At the same time, the fact that the film – and Michelle – identify so absolutely with this inane recruitment imperative means that The Boss is able to depict, evoke and enact productivity in ways that have become quite anomalous in a post-classical American cinema driven by downsizing, just-in-time production and dispersed casualised labour. With more montage sequences than I have seen in any Hollywood venture for a long time – but also refusing to treat montage as a nostalgic fetish – the film ultimately ends up enacting the motivational rhetoric that Michelle promulgates, which is perhaps why her opening appearance at United Center feels so galvanising and thrilling to watch.
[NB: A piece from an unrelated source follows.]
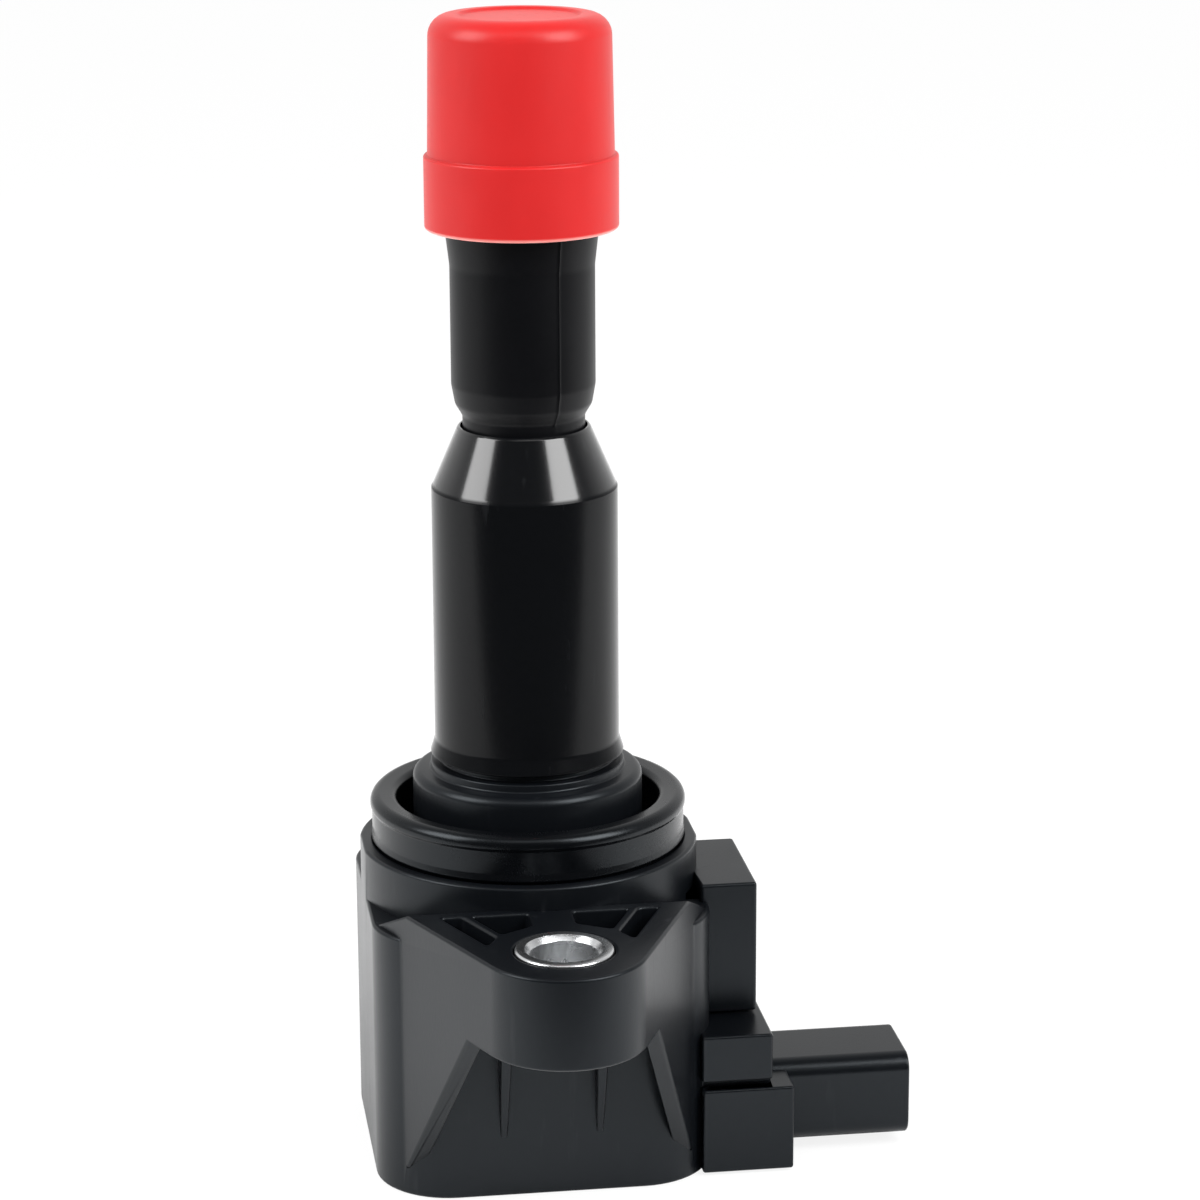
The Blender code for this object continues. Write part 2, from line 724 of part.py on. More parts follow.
def transformer(finishes):
    """The potted transformer: a bar core in two bobbins, closed by a ring core."""
    recess = GAP + POTTING_WALL
    potting_top = CAVITY_TOP - POTTING_TOP_SPACE
    potting = prism("potting_fill", cavity_outline(GAP), 0, potting_top, finishes["resin"])
    cut(potting, prism("recess", cavity_outline(recess), POTTING_FLOOR, CAVITY_TOP + HEAD_WALL))
    clear = recess + GAP + OUTER_CORE_CORNER_GAP
    ring_x, ring_front, ring_back = (
        half - clear for half in (CAVITY_HALF_WIDTH, CAVITY_FRONT, CAVITY_BACK)
    )
    centre_y = (ring_back - ring_front) / 2
    low, high = POTTING_FLOOR + GAP, CAVITY_TOP - WINDING_HEADROOM
    centre = (centre_y, (low + high) / 2)
    window_x = ring_x - OUTER_CORE_LEG
    window_y = (ring_front + ring_back) / 2 - OUTER_CORE_LEG
    heights = (centre[1] - OUTER_CORE_HALF_HEIGHT, centre[1] + OUTER_CORE_HALF_HEIGHT)
    ring = prism(
        "outer_core",
        rounded_rectangle((-ring_x, ring_x), (-ring_front, ring_back), HEAD_CORNER - HEAD_WALL),
        *heights,
        finishes["lamination"],
    )
    window = block(
        "window",
        (-window_x, window_x),
        (centre_y - window_y, centre_y + window_y),
        (heights[0] - HEAD_WALL, heights[1] + HEAD_WALL),
    )
    cut(ring, window)
    core_y = (centre_y - CORE_HALF, centre_y + CORE_HALF)
    core_z = (centre[1] - CORE_HALF, centre[1] + CORE_HALF)
    magnet_x = (-window_x + GAP, -window_x + GAP + MAGNET_THICKNESS)
    core_x = (magnet_x[1] + GAP, window_x - GAP)
    block("bias_magnet", magnet_x, core_y, core_z, finishes["magnet"])
    block("center_core", core_x, core_y, core_z, finishes["lamination"])

    bare = window_x - 2 * GAP - MAGNET_THICKNESS
    length = (-bare + GAP, bare)
    inner = CORE_HALF + GAP
    spool = inner + BOBBIN_WALL
    primary_flange = spool + GAP + PRIMARY_WINDING + WINDING_BELOW_FLANGE
    flange = (primary_flange, primary_flange)
    bobbin("primary_bobbin", length, inner, BOBBIN_WALL, flange, finishes["bobbin"], centre)
    wound = (length[0] + FLANGE_THICKNESS + GAP, length[1] - FLANGE_THICKNESS - GAP)
    wire = (spool + GAP, spool + GAP)
    outer = tuple(half + PRIMARY_WINDING for half in wire)
    sleeve("primary_winding", wound, wire, outer, finishes["copper"], centre)
    inner = primary_flange + GAP
    wire = (inner + SECONDARY_WALL + GAP,) * 2
    flange = (window_y - GAP, (high - low) / 2)
    bobbin("secondary_bobbin", length, inner, SECONDARY_WALL, flange, finishes["bobbin"], centre)
    outer = tuple(half - WINDING_BELOW_FLANGE for half in flange)
    sleeve("secondary_winding", wound, wire, outer, finishes["copper"], centre)
    return centre_y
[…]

And perhaps the final trademark of Falcone’s direction of McCarthy is that this raw, anarchic energy so precious to her onscreen persona is never fully sentimentalised away, but allowed to hang, volatile, over even the most peaceful moments in the final scenes – a surplus of cinematic charisma that reminds us why she is one of the few film actors operating today who feel confidently and defiantly oriented towards the big screen.